Labyrinthe judiciaire
Junts qui avait annoncé qu’ERC allait se faire flouer sur le dossier fiscal, dialogue toujours avec les socialistes. Le contenu de ces rencontres est suspendu au calendrier judiciaire portant sur l’amnistie de Carles Puigdemont, Oriol Junqueras et d’autres dirigeants. La Cour suprême a décidé en septembre dernier que la loi d’amnistie, si âprement négociée, n’était pas applicable au délit de malversation. C’est maintenant au Tribunal constitutionnel d’accorder ou non une mesure de grâce. Et ça s’éternise. Le pouvoir judiciaire ignore le temps du politique ou plutôt utilise cette ignorance. Au Parlement espagnol, les députés PP font les yeux doux à leurs homologues de Junts : il s’agit de mettre au point des accords ponctuels sur des projets de lois liés à la « qualité de la vie » des citoyens. Et surtout, de fragiliser davantage un PSOE déjà sur le gril. Et ma foi, Junts ne se fait pas prier et joue les coquettes. Toutes les gazettes sont en émoi. Mais cela ne dure que ce que durent les roses, l’espace d’un matin.
En attendant, pour calmer les exigences de Carles Puigdemont, Pedro Sanchez rappelle benoîtement que la question de l’officialisation du catalan, du basque et du galicien par l’Union européenne demeure à ses yeux un dossier prioritaire en 2025. Cette décision, qui aurait des conséquences non négligeables en Iparralde, est enlisée depuis des mois dans les marécages bruxellois. Personne n’est dupe quant aux motivations réelles des députés européens pour la remettre sur le tapis.
Comme la corde tient le pendu
Tenu au collet par les Catalans, Pedro Sanchez va-t-il renoncer à faire approuver le budget 2025 ? Officieusement, il envisage la prorogation de celui de… 2023, comme en Catalogne.

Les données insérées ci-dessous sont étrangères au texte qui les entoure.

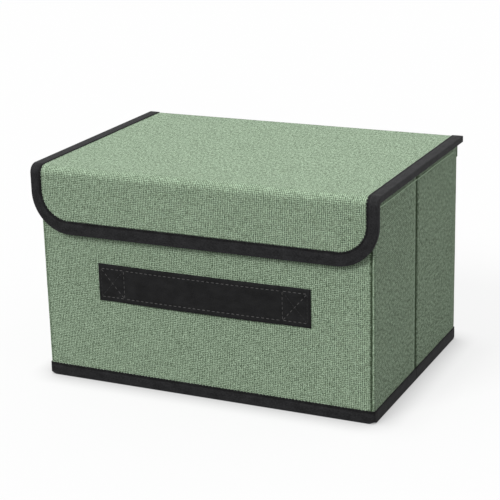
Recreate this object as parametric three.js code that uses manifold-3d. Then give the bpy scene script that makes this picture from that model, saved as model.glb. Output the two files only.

Depuis décembre, les députés de Junts demandent que Pedro Sanchez se soumette à une question de confiance du parlement. Si le désaveu l’emportait, la démission du chef de gouvernement serait immédiate. Après moult tergiversations, le 16 janvier, le bureau du Parlement décide de ne rien décider. Puigdemont voit rouge.
« Carles Puigdemont claque la porte au nez du PSOE : il refuse toute discussion partielle sur des questions sectorielles et exige une rencontre à Genève, sous le contrôle d’un diplomate chargé de vérifier si les engagements de Pedro Sanchez signés il y a 14 mois lors de son investiture, sont respectés. »

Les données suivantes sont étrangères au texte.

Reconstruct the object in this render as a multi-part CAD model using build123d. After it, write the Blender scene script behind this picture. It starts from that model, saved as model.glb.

Pour se donner un peu d’air, les socialistes annoncent qu’ils le rencontrent le lendemain, à sa résidence de Waterloo. Il leur claque la porte au nez : il refuse toute discussion partielle sur des questions sectorielles et exige du PSOE une rencontre en bonne et due forme à Genève, sous le contrôle d’un diplomate chargé de vérifier si les engagements de Pedro Sanchez signés il y a 14 mois lors de son investiture, sont respectés. Seront à l’ordre du jour l’amnistie, l’officialisation du catalan en Europe, le transfert intégral de la compétence sur la politique d’immigration et… le vote du budget de l’État. La rencontre aura lieu très rapidement, mais Carles Puigdemont n’est pas pressé. Quant à l’offre d’une rencontre directe avec Pedro Sanchez, Puigdemont la qualifie de « symbolique, Junts peut très bien vivre sans cela… ». Le hordago catalan met en suspens plusieurs décrets gouvernementaux qui, faute de majorité, sont rejetés le 22 janvier : revalorisation des retraites, aide aux transports publics, blocage des expulsions de logements et des coupures d’électricité, restitution du 11 avenue Marceau… Carles Puigdemont tient Pedro Sanchez comme la corde tient le pendu, mais celui-ci résiste. L’entourage de ce dernier élude toute épée de Damoclès et affirme déjà que la négociation va aboutir. Ils ont provisoirement besoin l’un de l’autre. Étrange couple où l’un exige le maintien du contrat de mariage et l’autre veut divorcer. La situation politique demeure donc extraordinairement incertaine et volatile, du fait de l’hétérogénéité des formations dirigeantes qui tergiversent, et de l’interférence d’un pouvoir judiciaire qui fait de la politique. On le voit, dans cet imbroglio, l’ingouvernabilité du pays n’est pas une exclusivité française. En 1937, Sigmund Freud notait que trois métiers étaient « impossibles » : éduquer, psychanalyser et gouverner. Nous en avons l’illustration.
1. A gauche du PSOE, la rivalité entre Sumar et Podemos qui pratique la surenchère, contribue à faire de cette législature un enfer pour Pedro Sanchez.